● **WHAT TO DO**
Within the data that follows, set down exactly the lines from the one containing "const tagOutline = new THREE.Shape();" through the one containing "for member in", both ends included.

____________________

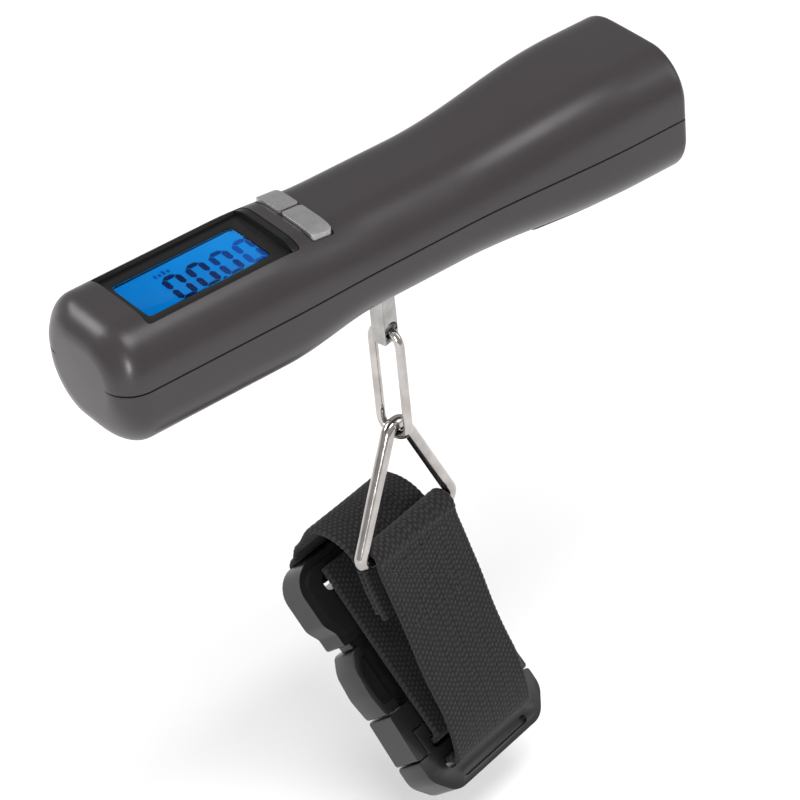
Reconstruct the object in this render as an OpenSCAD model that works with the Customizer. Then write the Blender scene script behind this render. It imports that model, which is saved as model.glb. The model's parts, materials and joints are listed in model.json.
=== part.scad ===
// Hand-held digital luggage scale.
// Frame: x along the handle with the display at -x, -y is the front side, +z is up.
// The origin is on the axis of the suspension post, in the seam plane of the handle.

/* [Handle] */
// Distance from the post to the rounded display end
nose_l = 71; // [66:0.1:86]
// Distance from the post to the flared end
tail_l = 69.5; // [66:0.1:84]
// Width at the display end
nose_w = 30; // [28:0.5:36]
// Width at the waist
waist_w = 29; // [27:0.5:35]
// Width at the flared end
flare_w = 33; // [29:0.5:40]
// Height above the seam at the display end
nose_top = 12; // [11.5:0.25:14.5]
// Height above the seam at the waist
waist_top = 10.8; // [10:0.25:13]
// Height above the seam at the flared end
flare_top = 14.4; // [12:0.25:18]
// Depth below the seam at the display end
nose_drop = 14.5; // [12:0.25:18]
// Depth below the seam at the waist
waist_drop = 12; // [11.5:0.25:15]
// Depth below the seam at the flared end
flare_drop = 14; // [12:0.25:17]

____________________

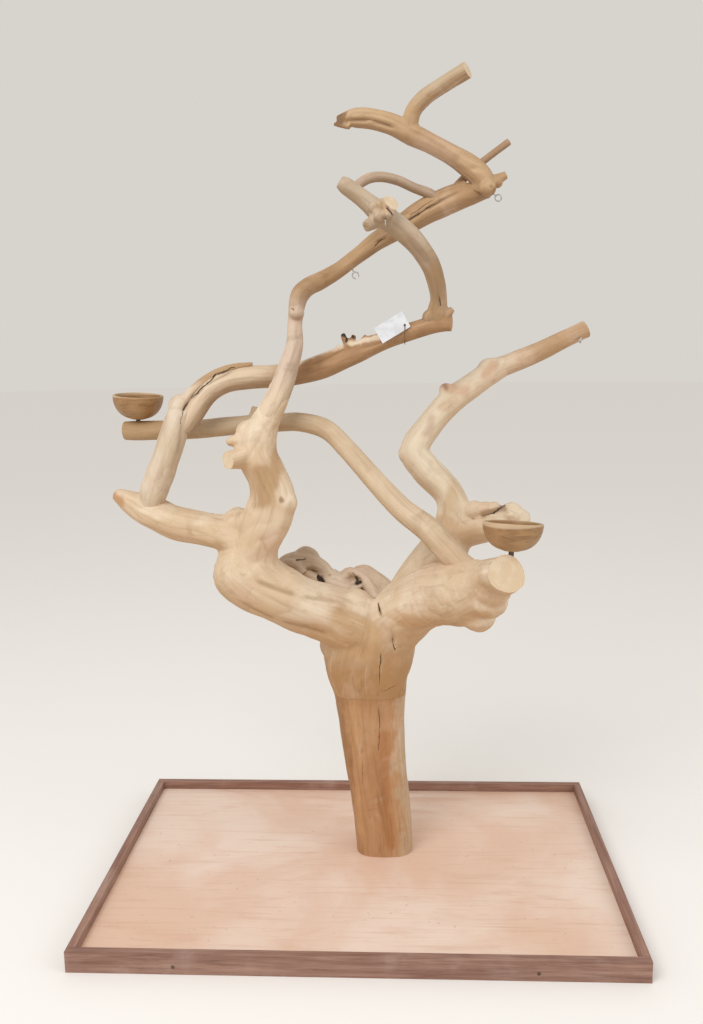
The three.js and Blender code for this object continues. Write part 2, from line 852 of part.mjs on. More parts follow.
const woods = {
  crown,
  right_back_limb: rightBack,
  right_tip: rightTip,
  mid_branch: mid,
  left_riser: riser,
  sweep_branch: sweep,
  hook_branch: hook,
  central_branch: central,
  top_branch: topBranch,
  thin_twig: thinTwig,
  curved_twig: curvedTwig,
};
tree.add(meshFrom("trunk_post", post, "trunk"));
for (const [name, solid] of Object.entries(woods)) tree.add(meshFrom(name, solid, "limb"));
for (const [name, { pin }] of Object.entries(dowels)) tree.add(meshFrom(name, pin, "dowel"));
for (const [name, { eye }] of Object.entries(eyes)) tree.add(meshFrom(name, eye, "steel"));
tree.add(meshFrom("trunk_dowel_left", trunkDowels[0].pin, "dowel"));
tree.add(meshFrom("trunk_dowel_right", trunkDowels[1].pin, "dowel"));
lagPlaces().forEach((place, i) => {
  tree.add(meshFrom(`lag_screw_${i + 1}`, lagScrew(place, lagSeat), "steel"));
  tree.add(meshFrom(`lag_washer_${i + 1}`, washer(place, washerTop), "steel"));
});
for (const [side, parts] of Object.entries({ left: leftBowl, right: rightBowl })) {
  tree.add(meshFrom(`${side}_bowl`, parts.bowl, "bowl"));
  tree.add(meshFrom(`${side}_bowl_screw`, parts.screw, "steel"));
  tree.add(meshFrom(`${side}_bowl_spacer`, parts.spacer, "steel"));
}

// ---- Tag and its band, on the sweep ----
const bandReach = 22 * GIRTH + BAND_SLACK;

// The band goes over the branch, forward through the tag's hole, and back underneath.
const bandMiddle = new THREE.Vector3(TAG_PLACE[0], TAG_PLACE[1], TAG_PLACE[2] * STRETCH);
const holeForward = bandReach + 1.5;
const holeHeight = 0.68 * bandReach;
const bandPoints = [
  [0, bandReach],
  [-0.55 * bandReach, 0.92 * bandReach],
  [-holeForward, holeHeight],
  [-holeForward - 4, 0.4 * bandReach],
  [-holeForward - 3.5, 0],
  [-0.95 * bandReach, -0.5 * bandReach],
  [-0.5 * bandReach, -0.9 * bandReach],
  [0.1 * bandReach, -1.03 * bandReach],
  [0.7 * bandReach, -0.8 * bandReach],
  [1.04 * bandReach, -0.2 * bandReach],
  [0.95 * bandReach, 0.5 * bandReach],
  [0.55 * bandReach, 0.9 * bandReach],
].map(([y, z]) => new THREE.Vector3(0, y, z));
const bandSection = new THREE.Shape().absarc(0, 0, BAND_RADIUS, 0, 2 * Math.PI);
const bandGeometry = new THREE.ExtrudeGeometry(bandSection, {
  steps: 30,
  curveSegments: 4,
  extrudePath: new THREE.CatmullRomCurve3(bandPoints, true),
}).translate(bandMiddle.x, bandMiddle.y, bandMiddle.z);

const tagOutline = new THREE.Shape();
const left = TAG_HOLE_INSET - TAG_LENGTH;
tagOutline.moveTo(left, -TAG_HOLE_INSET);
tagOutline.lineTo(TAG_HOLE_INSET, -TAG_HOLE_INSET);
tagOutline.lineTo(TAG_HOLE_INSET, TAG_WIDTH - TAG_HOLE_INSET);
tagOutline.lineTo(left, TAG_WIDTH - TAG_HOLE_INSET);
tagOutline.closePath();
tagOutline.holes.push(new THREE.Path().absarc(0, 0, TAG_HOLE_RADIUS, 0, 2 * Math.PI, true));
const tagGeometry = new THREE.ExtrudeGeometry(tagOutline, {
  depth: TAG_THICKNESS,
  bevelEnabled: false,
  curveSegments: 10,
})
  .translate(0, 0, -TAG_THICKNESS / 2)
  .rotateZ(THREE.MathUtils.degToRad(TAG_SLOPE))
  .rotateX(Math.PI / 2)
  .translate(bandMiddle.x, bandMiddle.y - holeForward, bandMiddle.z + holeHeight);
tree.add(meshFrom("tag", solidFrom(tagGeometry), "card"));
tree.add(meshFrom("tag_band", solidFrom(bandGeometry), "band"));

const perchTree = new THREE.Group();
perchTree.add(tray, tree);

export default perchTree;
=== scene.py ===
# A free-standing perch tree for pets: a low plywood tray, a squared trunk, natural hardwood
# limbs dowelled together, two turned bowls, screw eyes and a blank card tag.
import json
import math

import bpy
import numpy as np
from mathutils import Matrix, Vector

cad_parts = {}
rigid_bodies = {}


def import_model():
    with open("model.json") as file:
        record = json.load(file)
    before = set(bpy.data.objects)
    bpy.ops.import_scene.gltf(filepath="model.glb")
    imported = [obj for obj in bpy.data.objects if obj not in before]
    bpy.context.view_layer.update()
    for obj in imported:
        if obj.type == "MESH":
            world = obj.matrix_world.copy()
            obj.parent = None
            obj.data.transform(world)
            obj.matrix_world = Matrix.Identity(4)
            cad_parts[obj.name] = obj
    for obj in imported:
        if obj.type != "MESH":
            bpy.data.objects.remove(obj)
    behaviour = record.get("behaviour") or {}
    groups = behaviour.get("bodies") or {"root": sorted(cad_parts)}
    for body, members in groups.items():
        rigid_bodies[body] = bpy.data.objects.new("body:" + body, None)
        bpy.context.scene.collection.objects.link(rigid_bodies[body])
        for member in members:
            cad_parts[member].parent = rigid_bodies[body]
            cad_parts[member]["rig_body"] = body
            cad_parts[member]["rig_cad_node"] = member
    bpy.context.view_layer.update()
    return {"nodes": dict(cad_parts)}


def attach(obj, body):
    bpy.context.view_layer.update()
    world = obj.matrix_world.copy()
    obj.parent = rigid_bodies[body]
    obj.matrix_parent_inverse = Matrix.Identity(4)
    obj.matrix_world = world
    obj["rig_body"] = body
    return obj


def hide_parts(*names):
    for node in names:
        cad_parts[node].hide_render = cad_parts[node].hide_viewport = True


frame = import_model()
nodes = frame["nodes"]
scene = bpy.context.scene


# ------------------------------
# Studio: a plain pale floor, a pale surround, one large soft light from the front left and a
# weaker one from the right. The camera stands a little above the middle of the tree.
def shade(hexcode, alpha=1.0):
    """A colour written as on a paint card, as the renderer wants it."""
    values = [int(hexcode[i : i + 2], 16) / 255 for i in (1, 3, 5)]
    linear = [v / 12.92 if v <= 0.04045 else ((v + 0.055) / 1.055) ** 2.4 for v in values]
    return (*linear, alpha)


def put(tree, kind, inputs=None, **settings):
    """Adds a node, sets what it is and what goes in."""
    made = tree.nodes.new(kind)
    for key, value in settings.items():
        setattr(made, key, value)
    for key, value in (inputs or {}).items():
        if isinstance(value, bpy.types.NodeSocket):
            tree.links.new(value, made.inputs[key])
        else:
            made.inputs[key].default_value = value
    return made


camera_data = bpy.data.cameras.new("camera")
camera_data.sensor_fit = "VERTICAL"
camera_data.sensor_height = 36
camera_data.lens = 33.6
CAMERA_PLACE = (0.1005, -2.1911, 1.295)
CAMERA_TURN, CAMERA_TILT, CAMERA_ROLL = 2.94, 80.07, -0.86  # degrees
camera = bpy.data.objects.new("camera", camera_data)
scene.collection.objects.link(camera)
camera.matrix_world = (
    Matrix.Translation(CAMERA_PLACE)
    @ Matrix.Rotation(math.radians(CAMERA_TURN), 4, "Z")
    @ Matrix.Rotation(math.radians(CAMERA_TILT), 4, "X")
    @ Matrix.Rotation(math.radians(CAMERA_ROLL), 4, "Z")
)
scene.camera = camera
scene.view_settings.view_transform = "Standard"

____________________

● **OUTPUT OF THE TASK**
const tagOutline = new THREE.Shape();
const left = TAG_HOLE_INSET - TAG_LENGTH;
tagOutline.moveTo(left, -TAG_HOLE_INSET);
tagOutline.lineTo(TAG_HOLE_INSET, -TAG_HOLE_INSET);
tagOutline.lineTo(TAG_HOLE_INSET, TAG_WIDTH - TAG_HOLE_INSET);
tagOutline.lineTo(left, TAG_WIDTH - TAG_HOLE_INSET);
tagOutline.closePath();
tagOutline.holes.push(new THREE.Path().absarc(0, 0, TAG_HOLE_RADIUS, 0, 2 * Math.PI, true));
const tagGeometry = new THREE.ExtrudeGeometry(tagOutline, {
  depth: TAG_THICKNESS,
  bevelEnabled: false,
  curveSegments: 10,
})
  .translate(0, 0, -TAG_THICKNESS / 2)
  .rotateZ(THREE.MathUtils.degToRad(TAG_SLOPE))
  .rotateX(Math.PI / 2)
  .translate(bandMiddle.x, bandMiddle.y - holeForward, bandMiddle.z + holeHeight);
tree.add(meshFrom("tag", solidFrom(tagGeometry), "card"));
tree.add(meshFrom("tag_band", solidFrom(bandGeometry), "band"));

const perchTree = new THREE.Group();
perchTree.add(tray, tree);

export default perchTree;
=== scene.py ===
# A free-standing perch tree for pets: a low plywood tray, a squared trunk, natural hardwood
# limbs dowelled together, two turned bowls, screw eyes and a blank card tag.
import json
import math

import bpy
import numpy as np
from mathutils import Matrix, Vector

cad_parts = {}
rigid_bodies = {}


def import_model():
    with open("model.json") as file:
        record = json.load(file)
    before = set(bpy.data.objects)
    bpy.ops.import_scene.gltf(filepath="model.glb")
    imported = [obj for obj in bpy.data.objects if obj not in before]
    bpy.context.view_layer.update()
    for obj in imported:
        if obj.type == "MESH":
            world = obj.matrix_world.copy()
            obj.parent = None
            obj.data.transform(world)
            obj.matrix_world = Matrix.Identity(4)
            cad_parts[obj.name] = obj
    for obj in imported:
        if obj.type != "MESH":
            bpy.data.objects.remove(obj)
    behaviour = record.get("behaviour") or {}
    groups = behaviour.get("bodies") or {"root": sorted(cad_parts)}
    for body, members in groups.items():
        rigid_bodies[body] = bpy.data.objects.new("body:" + body, None)
        bpy.context.scene.collection.objects.link(rigid_bodies[body])
        for member in members:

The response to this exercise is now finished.